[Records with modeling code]
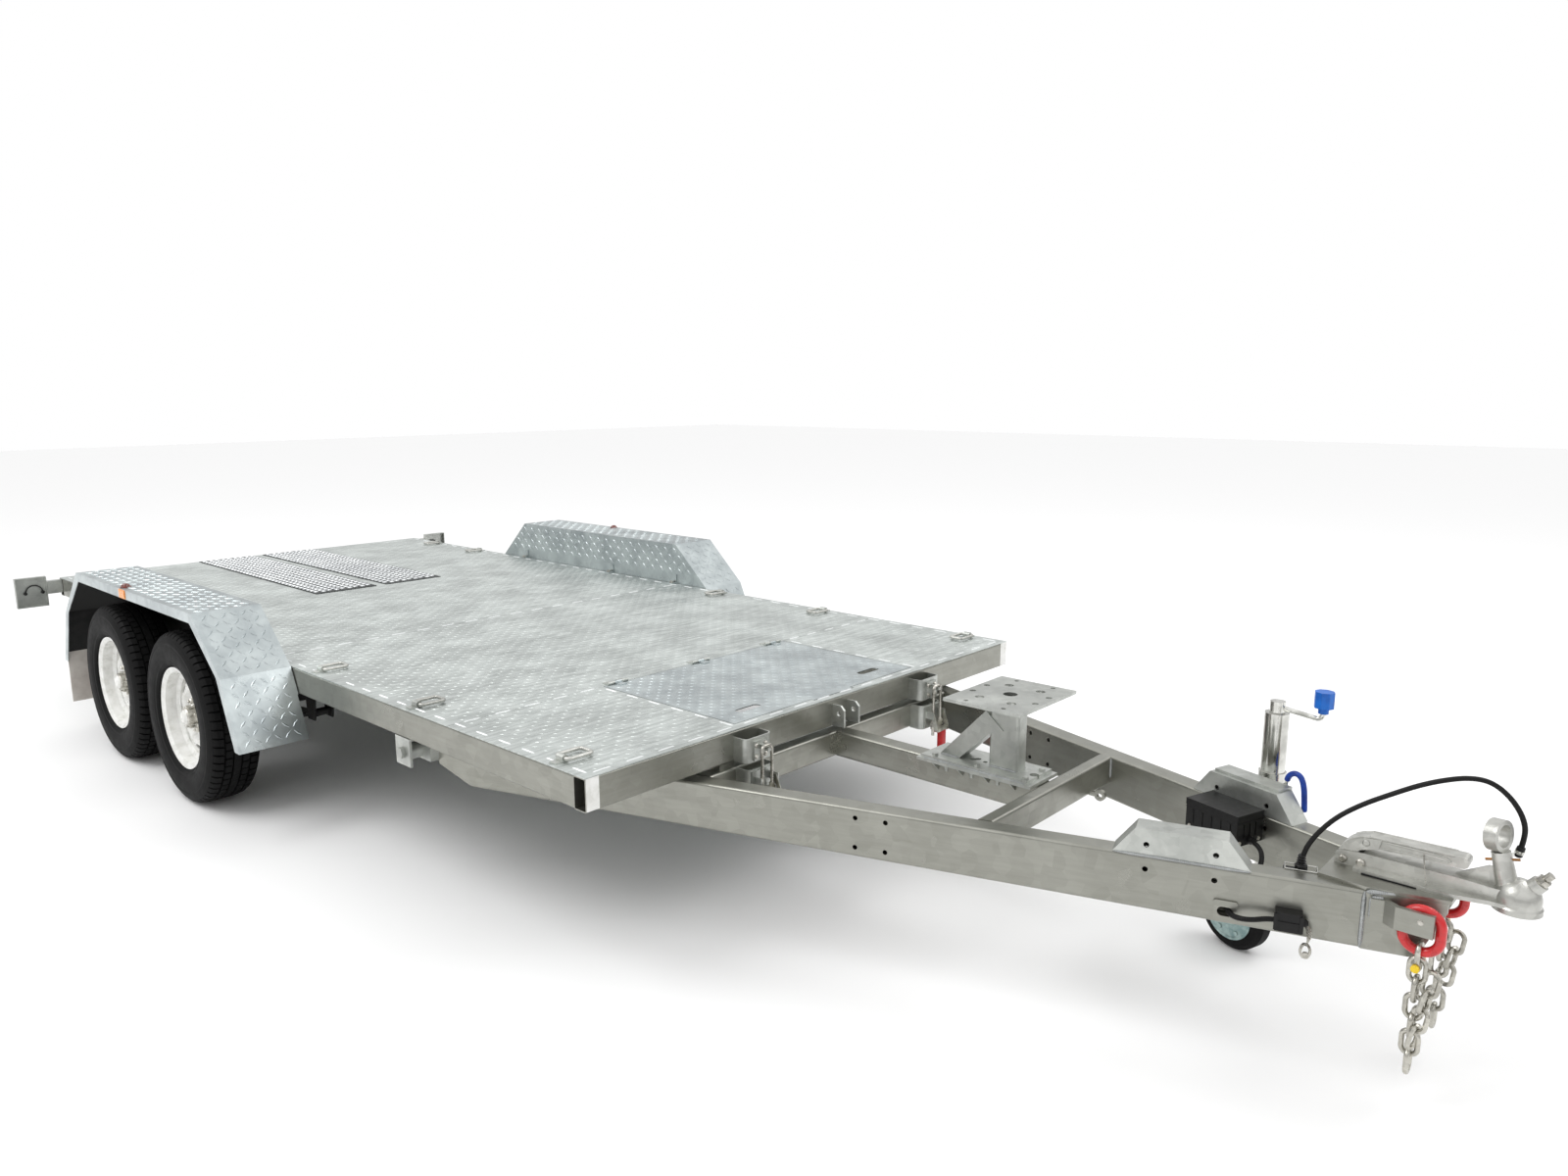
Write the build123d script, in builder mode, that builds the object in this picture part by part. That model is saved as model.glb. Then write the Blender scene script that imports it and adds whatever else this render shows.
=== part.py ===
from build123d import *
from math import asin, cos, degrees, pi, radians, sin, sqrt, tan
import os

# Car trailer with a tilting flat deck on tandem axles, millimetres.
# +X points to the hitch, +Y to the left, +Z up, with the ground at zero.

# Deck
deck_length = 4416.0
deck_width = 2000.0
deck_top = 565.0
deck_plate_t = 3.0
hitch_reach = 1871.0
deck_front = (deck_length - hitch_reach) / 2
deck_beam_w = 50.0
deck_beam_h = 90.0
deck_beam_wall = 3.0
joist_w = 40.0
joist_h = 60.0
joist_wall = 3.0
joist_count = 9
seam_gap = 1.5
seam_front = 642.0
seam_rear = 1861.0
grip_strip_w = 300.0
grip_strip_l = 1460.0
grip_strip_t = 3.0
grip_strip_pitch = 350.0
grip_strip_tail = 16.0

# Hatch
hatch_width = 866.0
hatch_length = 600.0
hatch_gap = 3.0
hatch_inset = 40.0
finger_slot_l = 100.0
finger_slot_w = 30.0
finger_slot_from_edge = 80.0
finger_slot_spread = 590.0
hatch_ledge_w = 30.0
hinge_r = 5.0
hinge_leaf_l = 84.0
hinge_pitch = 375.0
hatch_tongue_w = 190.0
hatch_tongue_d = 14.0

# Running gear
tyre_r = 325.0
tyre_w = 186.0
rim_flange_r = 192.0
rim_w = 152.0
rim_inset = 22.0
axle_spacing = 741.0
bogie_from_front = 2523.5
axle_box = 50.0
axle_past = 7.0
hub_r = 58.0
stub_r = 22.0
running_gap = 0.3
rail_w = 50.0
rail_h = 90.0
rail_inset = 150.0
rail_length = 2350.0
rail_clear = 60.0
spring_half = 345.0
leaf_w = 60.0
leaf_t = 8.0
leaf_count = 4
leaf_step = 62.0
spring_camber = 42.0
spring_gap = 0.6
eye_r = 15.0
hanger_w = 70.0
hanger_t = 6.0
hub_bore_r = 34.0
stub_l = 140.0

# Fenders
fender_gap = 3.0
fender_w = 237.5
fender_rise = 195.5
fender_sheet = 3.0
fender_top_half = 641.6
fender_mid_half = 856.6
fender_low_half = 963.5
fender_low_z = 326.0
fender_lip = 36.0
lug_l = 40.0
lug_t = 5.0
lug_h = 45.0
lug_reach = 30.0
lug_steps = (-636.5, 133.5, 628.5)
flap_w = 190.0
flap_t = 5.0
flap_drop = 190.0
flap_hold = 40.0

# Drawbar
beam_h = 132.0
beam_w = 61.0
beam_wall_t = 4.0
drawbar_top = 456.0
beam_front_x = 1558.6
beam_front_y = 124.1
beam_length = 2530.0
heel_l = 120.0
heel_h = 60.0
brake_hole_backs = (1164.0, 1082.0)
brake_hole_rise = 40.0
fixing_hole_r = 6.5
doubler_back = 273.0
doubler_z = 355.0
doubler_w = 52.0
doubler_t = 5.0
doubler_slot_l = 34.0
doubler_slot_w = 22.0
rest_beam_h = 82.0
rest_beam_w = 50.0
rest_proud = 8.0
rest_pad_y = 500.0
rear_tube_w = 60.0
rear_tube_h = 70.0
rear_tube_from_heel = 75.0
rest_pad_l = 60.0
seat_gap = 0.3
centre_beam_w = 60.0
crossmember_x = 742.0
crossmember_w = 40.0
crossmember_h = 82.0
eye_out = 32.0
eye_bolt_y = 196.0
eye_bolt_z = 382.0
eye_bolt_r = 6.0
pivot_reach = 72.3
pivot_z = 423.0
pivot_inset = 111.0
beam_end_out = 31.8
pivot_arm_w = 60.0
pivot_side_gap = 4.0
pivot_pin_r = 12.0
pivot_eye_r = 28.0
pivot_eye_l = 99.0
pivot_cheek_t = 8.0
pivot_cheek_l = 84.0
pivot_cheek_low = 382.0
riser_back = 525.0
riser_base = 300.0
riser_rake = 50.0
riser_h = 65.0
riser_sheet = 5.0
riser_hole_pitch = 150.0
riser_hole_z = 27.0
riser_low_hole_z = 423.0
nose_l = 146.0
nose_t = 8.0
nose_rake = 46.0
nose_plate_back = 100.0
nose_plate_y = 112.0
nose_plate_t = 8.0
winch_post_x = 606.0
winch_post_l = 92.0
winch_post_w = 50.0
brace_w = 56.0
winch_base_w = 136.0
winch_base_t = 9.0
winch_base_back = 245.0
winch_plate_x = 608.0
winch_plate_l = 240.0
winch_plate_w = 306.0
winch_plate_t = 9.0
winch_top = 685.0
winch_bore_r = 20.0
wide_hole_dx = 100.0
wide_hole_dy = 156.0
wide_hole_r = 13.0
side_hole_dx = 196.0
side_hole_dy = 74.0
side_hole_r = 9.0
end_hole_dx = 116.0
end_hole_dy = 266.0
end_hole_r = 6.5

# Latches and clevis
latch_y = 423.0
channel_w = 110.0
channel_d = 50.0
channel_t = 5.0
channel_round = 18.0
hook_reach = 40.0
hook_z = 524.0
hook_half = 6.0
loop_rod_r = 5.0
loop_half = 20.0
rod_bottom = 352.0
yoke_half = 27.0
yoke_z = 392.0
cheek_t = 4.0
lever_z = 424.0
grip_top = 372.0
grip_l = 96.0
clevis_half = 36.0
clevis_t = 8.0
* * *
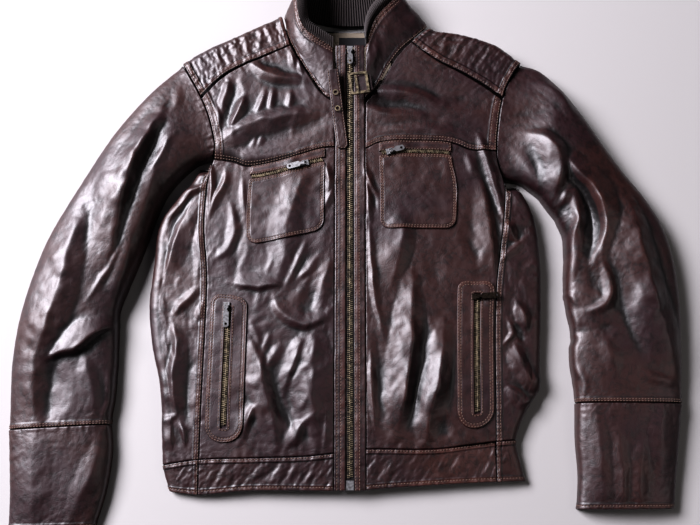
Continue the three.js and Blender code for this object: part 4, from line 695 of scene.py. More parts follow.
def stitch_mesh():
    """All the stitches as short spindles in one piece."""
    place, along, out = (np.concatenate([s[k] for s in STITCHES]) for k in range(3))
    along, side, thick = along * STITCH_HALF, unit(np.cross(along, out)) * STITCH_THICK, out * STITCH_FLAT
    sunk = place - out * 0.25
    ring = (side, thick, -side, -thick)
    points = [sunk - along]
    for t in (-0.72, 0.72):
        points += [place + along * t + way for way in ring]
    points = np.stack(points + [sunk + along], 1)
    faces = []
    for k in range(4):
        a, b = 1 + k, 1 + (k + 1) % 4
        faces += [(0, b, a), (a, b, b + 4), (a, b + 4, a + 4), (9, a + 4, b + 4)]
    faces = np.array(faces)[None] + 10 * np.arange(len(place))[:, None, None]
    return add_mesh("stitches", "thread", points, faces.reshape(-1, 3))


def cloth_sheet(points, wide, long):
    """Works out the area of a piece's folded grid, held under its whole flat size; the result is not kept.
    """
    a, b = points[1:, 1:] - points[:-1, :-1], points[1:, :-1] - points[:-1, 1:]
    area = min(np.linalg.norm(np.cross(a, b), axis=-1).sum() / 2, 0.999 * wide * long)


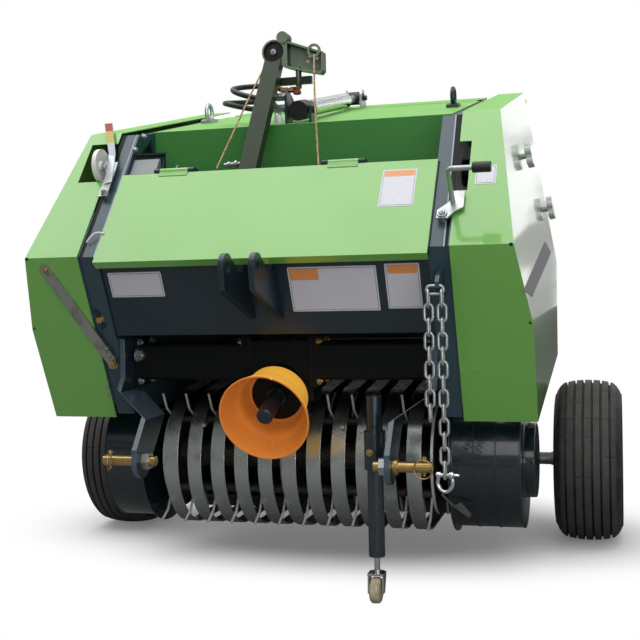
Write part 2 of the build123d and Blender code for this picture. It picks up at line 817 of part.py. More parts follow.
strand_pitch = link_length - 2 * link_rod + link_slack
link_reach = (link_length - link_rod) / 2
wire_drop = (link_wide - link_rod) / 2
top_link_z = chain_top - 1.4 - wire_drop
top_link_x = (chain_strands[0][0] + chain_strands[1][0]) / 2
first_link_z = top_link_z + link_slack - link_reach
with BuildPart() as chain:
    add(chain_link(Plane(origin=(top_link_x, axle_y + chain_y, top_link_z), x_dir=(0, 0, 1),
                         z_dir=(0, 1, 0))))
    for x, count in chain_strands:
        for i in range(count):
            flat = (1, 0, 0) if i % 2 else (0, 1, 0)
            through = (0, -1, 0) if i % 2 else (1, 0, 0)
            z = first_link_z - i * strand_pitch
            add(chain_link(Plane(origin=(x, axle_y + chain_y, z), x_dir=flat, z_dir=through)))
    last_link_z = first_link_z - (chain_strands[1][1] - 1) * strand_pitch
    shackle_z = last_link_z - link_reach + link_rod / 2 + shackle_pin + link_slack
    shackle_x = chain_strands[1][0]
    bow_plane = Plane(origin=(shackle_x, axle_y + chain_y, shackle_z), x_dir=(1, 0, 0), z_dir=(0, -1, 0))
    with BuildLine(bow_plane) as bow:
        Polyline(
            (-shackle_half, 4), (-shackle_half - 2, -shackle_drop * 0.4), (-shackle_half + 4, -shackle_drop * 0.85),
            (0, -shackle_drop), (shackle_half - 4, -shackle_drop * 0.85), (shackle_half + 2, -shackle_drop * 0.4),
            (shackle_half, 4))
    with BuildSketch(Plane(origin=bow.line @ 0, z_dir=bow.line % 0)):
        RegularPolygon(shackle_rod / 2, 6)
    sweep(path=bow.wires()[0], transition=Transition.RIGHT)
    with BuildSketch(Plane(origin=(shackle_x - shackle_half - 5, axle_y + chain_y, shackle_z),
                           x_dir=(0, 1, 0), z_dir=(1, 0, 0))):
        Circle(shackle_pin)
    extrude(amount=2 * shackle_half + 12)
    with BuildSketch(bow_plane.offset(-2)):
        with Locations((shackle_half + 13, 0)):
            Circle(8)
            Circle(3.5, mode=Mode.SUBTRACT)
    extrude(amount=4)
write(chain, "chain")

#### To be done
From the listing above, output exactly the run of lines that starts with the line containing "Continue the three.js" and ends with the line containing "points, faces.reshape(-1, 3))".

#### Exercise output
Continue the three.js and Blender code for this object: part 4, from line 695 of scene.py. More parts follow.
def stitch_mesh():
    """All the stitches as short spindles in one piece."""
    place, along, out = (np.concatenate([s[k] for s in STITCHES]) for k in range(3))
    along, side, thick = along * STITCH_HALF, unit(np.cross(along, out)) * STITCH_THICK, out * STITCH_FLAT
    sunk = place - out * 0.25
    ring = (side, thick, -side, -thick)
    points = [sunk - along]
    for t in (-0.72, 0.72):
        points += [place + along * t + way for way in ring]
    points = np.stack(points + [sunk + along], 1)
    faces = []
    for k in range(4):
        a, b = 1 + k, 1 + (k + 1) % 4
        faces += [(0, b, a), (a, b, b + 4), (a, b + 4, a + 4), (9, a + 4, b + 4)]
    faces = np.array(faces)[None] + 10 * np.arange(len(place))[:, None, None]
    return add_mesh("stitches", "thread", points, faces.reshape(-1, 3))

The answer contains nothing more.